## DO THIS
Starting at the line below that contains "Write the JSON", print each line through the end of the records exactly as it appears.

** Begin RECORDS FOR THIS EXERCISE **

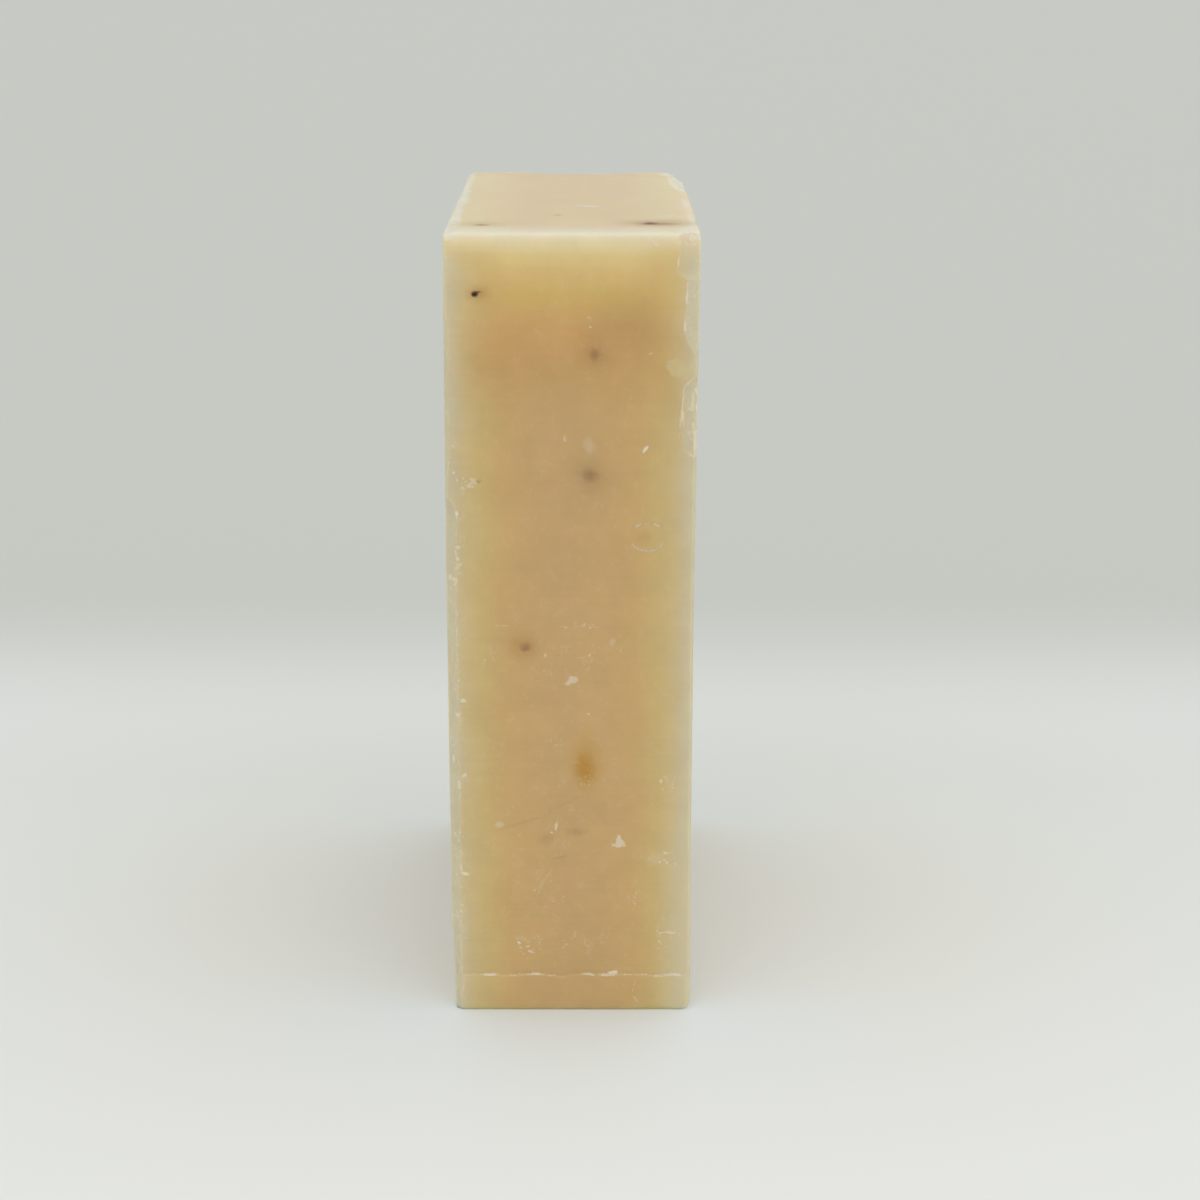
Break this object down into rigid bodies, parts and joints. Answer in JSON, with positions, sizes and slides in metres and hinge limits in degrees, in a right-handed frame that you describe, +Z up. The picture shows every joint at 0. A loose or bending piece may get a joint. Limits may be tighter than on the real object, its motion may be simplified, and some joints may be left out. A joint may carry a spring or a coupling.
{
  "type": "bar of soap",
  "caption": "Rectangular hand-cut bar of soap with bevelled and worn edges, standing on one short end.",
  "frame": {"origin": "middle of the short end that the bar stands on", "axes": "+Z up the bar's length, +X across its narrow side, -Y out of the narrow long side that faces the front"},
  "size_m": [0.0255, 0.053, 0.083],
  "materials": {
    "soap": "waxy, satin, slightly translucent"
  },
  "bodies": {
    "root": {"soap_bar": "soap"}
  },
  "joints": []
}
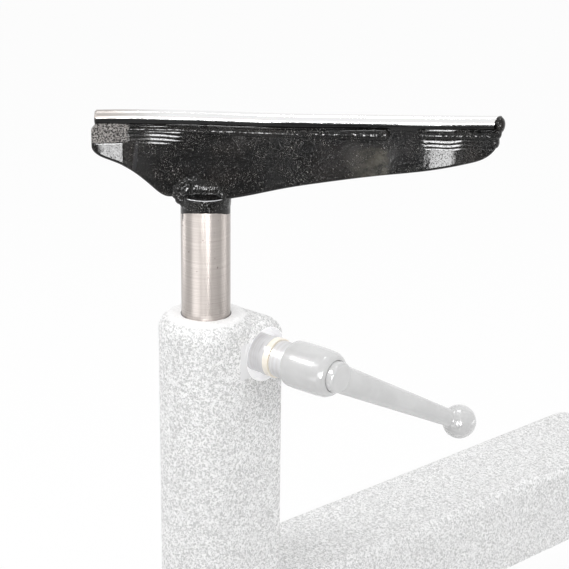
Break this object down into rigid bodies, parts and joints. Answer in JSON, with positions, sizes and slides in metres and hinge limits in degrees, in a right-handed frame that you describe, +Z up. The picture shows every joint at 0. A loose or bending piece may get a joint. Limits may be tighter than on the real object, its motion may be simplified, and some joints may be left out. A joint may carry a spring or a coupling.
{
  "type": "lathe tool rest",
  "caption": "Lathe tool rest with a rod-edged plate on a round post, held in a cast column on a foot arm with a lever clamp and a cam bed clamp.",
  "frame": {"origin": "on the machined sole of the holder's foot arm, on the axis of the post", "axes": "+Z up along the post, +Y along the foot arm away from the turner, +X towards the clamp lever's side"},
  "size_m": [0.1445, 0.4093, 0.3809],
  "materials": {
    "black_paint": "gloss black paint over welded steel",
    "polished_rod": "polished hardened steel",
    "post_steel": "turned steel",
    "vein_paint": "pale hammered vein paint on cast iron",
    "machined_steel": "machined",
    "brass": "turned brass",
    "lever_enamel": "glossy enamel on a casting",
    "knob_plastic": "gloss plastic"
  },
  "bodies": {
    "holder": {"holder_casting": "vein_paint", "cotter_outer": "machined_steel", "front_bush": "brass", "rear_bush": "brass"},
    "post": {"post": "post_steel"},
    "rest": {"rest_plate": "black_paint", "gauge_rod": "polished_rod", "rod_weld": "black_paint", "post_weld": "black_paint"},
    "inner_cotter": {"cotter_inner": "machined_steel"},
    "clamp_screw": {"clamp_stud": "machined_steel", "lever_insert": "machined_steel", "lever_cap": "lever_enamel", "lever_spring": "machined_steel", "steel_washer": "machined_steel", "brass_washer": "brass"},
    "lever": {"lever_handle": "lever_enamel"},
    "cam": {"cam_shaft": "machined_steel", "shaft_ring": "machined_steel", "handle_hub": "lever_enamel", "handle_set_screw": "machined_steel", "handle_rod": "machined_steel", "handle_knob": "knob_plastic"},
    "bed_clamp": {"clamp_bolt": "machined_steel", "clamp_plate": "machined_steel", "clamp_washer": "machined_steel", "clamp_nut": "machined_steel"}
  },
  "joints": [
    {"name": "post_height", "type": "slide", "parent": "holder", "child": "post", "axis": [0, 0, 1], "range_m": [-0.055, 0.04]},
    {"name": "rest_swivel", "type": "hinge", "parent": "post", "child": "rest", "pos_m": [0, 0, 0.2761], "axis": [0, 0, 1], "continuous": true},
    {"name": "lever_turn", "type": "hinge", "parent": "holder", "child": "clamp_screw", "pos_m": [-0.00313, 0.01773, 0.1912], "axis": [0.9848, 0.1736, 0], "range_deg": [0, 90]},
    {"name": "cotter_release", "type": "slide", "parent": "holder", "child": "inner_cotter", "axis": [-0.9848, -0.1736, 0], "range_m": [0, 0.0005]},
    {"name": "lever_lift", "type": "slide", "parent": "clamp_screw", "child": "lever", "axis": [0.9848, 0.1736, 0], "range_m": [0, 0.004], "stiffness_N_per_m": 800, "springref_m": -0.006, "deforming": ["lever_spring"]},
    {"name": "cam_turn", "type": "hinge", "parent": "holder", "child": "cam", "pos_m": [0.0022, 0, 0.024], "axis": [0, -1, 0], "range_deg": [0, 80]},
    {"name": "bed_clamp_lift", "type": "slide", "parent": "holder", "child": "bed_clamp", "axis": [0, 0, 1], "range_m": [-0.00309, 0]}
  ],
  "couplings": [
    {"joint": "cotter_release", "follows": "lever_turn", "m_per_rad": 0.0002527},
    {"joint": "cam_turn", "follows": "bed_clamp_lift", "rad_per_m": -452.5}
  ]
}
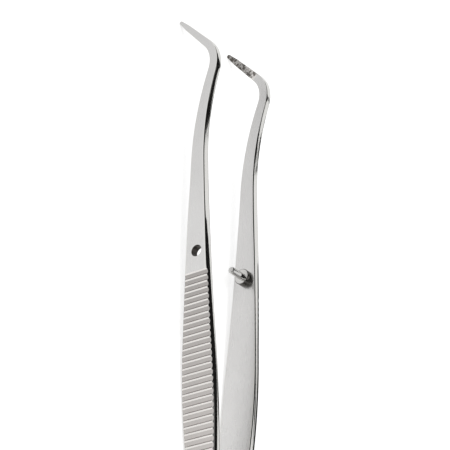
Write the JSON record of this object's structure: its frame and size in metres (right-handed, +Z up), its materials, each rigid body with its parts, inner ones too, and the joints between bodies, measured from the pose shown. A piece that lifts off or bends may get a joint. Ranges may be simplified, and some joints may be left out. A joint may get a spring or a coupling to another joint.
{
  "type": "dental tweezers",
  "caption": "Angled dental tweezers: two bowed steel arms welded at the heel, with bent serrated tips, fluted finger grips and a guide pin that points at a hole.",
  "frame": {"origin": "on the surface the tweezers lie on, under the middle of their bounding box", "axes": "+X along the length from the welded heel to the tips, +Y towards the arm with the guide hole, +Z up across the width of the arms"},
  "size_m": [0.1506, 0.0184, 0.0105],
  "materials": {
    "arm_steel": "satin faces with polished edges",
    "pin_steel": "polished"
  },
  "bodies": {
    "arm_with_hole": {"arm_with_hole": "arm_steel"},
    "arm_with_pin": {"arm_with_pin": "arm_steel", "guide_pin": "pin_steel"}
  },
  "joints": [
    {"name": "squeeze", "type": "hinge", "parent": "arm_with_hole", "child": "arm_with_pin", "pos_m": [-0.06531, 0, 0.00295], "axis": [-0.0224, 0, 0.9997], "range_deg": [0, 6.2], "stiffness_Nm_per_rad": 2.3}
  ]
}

** End RECORDS FOR THIS EXERCISE **

## SOLUTION FOR THIS PROBLEM
Write the JSON record of this object's structure: its frame and size in metres (right-handed, +Z up), its materials, each rigid body with its parts, inner ones too, and the joints between bodies, measured from the pose shown. A piece that lifts off or bends may get a joint. Ranges may be simplified, and some joints may be left out. A joint may get a spring or a coupling to another joint.
{
  "type": "dental tweezers",
  "caption": "Angled dental tweezers: two bowed steel arms welded at the heel, with bent serrated tips, fluted finger grips and a guide pin that points at a hole.",
  "frame": {"origin": "on the surface the tweezers lie on, under the middle of their bounding box", "axes": "+X along the length from the welded heel to the tips, +Y towards the arm with the guide hole, +Z up across the width of the arms"},
  "size_m": [0.1506, 0.0184, 0.0105],
  "materials": {
    "arm_steel": "satin faces with polished edges",
    "pin_steel": "polished"
  },
  "bodies": {
    "arm_with_hole": {"arm_with_hole": "arm_steel"},
    "arm_with_pin": {"arm_with_pin": "arm_steel", "guide_pin": "pin_steel"}
  },
  "joints": [
    {"name": "squeeze", "type": "hinge", "parent": "arm_with_hole", "child": "arm_with_pin", "pos_m": [-0.06531, 0, 0.00295], "axis": [-0.0224, 0, 0.9997], "range_deg": [0, 6.2], "stiffness_Nm_per_rad": 2.3}
  ]
}